Que os tempos que se vivem são inéditos, estamos todos de acordo. Que qualquer semelhança com algo conhecido só encontra espaço na ficção, é também unânime. Da história e das pestes antigas, sabe-se que nunca o contágio foi tão intenso, mas também, à época, o mundo não era uma ervilha.

Outra constante desta actualidade bizarra é a insanidade comportamental das pessoas e das organizações. Porventura pela memória do passado recente da crise do subprime, da austeridade e da falência da economia, assiste-se a um actuar desaustinado e desacertado. Ora são ofertas de serviços de advogados por quem o não é, e assim comete crimes, nomeadamente procuradoria ilícita e usurpação de funções. Ora são empresas a cortar salários e subsídios aos trabalhadores após consultas na internet.

A ambição de tantos, e objectivo de outros, ser capa de revista, entrevistado em horário nobre ou constar da lista da Exame das Melhores, cai por terra ante tanto amadorismo.

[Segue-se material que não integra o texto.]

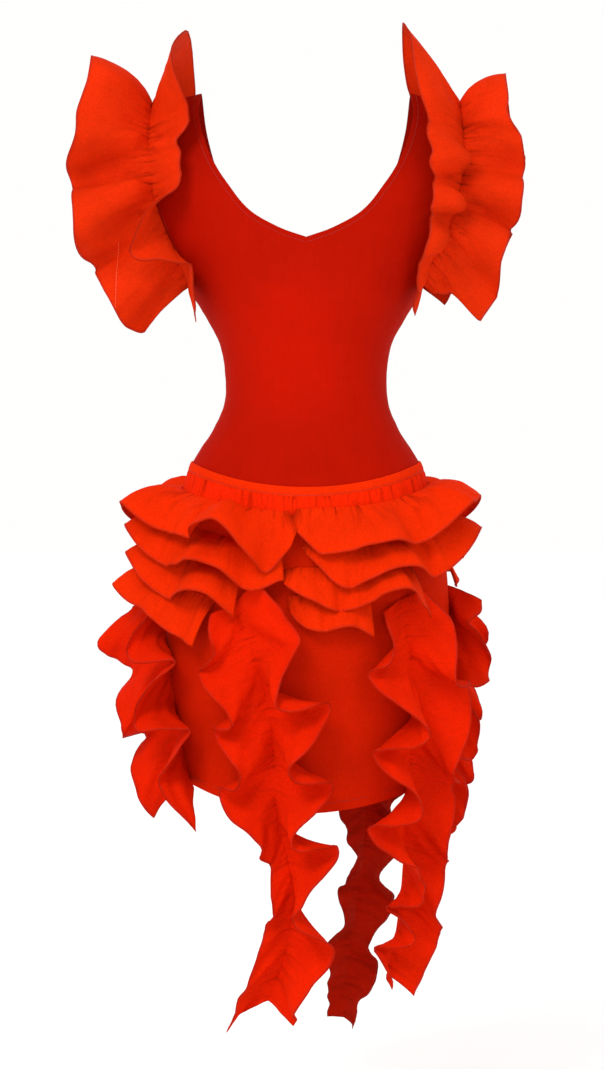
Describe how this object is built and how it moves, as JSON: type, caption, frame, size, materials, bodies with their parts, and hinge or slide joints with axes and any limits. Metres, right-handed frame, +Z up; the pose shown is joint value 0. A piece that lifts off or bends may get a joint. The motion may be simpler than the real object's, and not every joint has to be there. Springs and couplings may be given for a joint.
{
  "type": "tiered ruffle dress",
  "caption": "Worn knee-length dance dress: low scoop bodice, double ruffles on the armholes, gathered waist, hip tiers and long centre-gathered cascades over an open skirt.",
  "frame": {"origin": "midway between the two shoulder seams, at the height of their neck ends, where a figure or hanger holds the dress", "axes": "+Z up, -Y the dress's front, +X to the viewer's right when the front is seen"},
  "size_m": [0.6251, 0.3741, 1.3941],
  "materials": {
    "bodice_red": "matt stretch jersey, dark red",
    "skirt_red": "matt soft woven cloth, orange red"
  },
  "bodies": {
    "root": {"bodice_front": "bodice_red", "bodice_back": "bodice_red", "waistband": "skirt_red", "skirt_front": "skirt_red", "skirt_back": "skirt_red", "tier_left_1": "skirt_red", "tier_left_2": "skirt_red", "tier_left_3": "skirt_red", "tier_left_4": "skirt_red", "tier_right_1": "skirt_red", "tier_right_2": "skirt_red", "tier_right_3": "skirt_red", "tier_right_4": "skirt_red", "tier_right_5": "skirt_red", "tier_right_6": "skirt_red", "cascade_left_front": "skirt_red", "cascade_right_front": "skirt_red", "cascade_left_side": "skirt_red", "cascade_right_side": "skirt_red", "cascade_right_back": "skirt_red", "cascade_left_back": "skirt_red", "sleeve_ruffle_left": "skirt_red", "sleeve_ruffle_right": "skirt_red"}
  },
  "joints": []
}
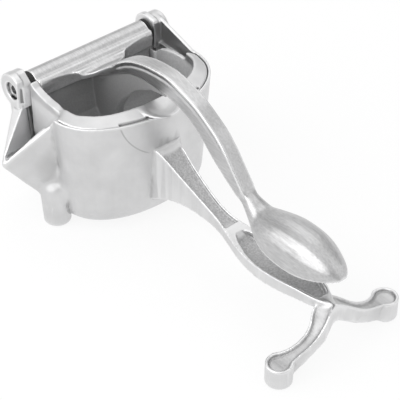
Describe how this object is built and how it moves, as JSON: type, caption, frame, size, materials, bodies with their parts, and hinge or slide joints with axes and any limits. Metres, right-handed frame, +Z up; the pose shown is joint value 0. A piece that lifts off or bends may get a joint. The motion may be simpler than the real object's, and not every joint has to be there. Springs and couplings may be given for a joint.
{
  "type": "hinged hand lemon squeezer",
  "caption": "Hand lemon squeezer of cast aluminium: deep bowl with a side beak, lift-out strainer, hinged arched lever with a spoon grip over a forked lower handle.",
  "frame": {"origin": "middle of the overall length and width, on the surface that the pegs and toes stand on", "axes": "+X from the hinge towards the forked foot, +Y along the hinge away from the beak, +Z up"},
  "size_m": [0.2352, 0.1342, 0.1081],
  "materials": {
    "cast_body": "satin",
    "cast_strainer": "satin",
    "cast_lever": "polished",
    "steel_hardware": "satin",
    "washer_black": "matte"
  },
  "bodies": {
    "base": {"base_casting": "cast_body", "strainer_basket": "cast_strainer", "hinge_shaft": "steel_hardware", "hinge_screw_left": "steel_hardware", "hinge_screw_right": "steel_hardware", "thrust_washer_left": "washer_black", "thrust_washer_right": "washer_black"},
    "lever": {"lever_casting": "cast_lever"}
  },
  "joints": [
    {"name": "lever_hinge", "type": "hinge", "parent": "base", "child": "lever", "pos_m": [-0.10662, 0.01135, 0.078], "axis": [0, -1, 0], "range_deg": [0, 180]}
  ]
}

A preocupação e angústia das organizações é perfeitamente compreensível. A necessidade de alterar orçamentos e construir planos B, C e D, um imperativo de boa gestão. Mas não podem rasgar os manuais de conduta internos, as boas práticas e as leis da República. Não se podem alterar contratos de trabalho com efeitos retroactivos. Nem eliminar subsídios. Nem esgotar os 22 dias de férias durante o estado de emergência e sem pagamento do correspondente subsídio. Ou inventar acordos inexistentes que até deixam a nu fragilidades da organização interna.

Mais do que nunca são necessários empresários e dirigentes profissionais, entendendo-se como tal os que actuam com profissionalismo. Ou seja, que, como diz o povo, sabem da poda, e, ainda, têm qualidades pessoais que reforçam a liderança, como é a empatia, o conhecimento, a serenidade e a confiança. Se das adversidades podem surgir oportunidades, também poderão advir grandes desgostos.

Quem muito poderia ganhar, nesta época prenhe de peculiaridades da gestão, seriam os sindicatos. Não só a conquistarem novos filiados, como a aconselhar os trabalhadores, chamar as empresas à realidade e apoiar o caminho da construção e da sustentabilidade. Mas a redução do sindicalismo ao desconfinamento especial do 1º de Maio com laivos de saudosismo do PREC, nada conquista ou convence.

Resta a expectativa de um funcionamento exemplar da Autoridade para as Condições do Trabalho (ACT), raro e fugaz nos últimos anos, com o depauperamento dos seus quadros. Sabemos, porém, que já está a requisitar juristas de múltiplos serviços. Esperamos que se não destine apenas a inspecções para aferir da conformidade do lay-off e que afiram, sim, da conformidade da observação da lei laboral em todos os planos. Quiçá, perante o objectivo de recuperação do orçamento público, com o resultado da aplicação e cobrança das coimas, se regenere a tão necessária ACT.

E aos gabinetes dos recursos humanos, onde uns curiosos sinistros, de formação não jurídica, se quedam a googlar e perorar interpretações legais, lembramos que têm sorte por as coimas não lhes serem extensíveis. Mas ainda assim, cometem o crime de procuradoria ilícita e no exercício das suas funções, o que pode configurar justa causa para o seu despedimento…

O fenómeno da pandemia e o pânico da recessão e incumprimentos, com o pavor das insolvências, não pode justificar a perda da dignidade e da integridade das organizações. A reputação leva uma vida a construir e segundos a desfazer. Para que a pandemia não se transforme em histeria económica e atropelo de direitos e regras, há que ponderar e ser criterioso.

E, já agora, consultem o advogado, antes de embarcarem em soluções instantâneas que vão trazer seríssimos problemas. O vírus não consome a ética, nem o devemos consentir, ignorar, ou usar como desculpa para justificar o injustificável.

A autora escreve de acordo com a antiga ortografia.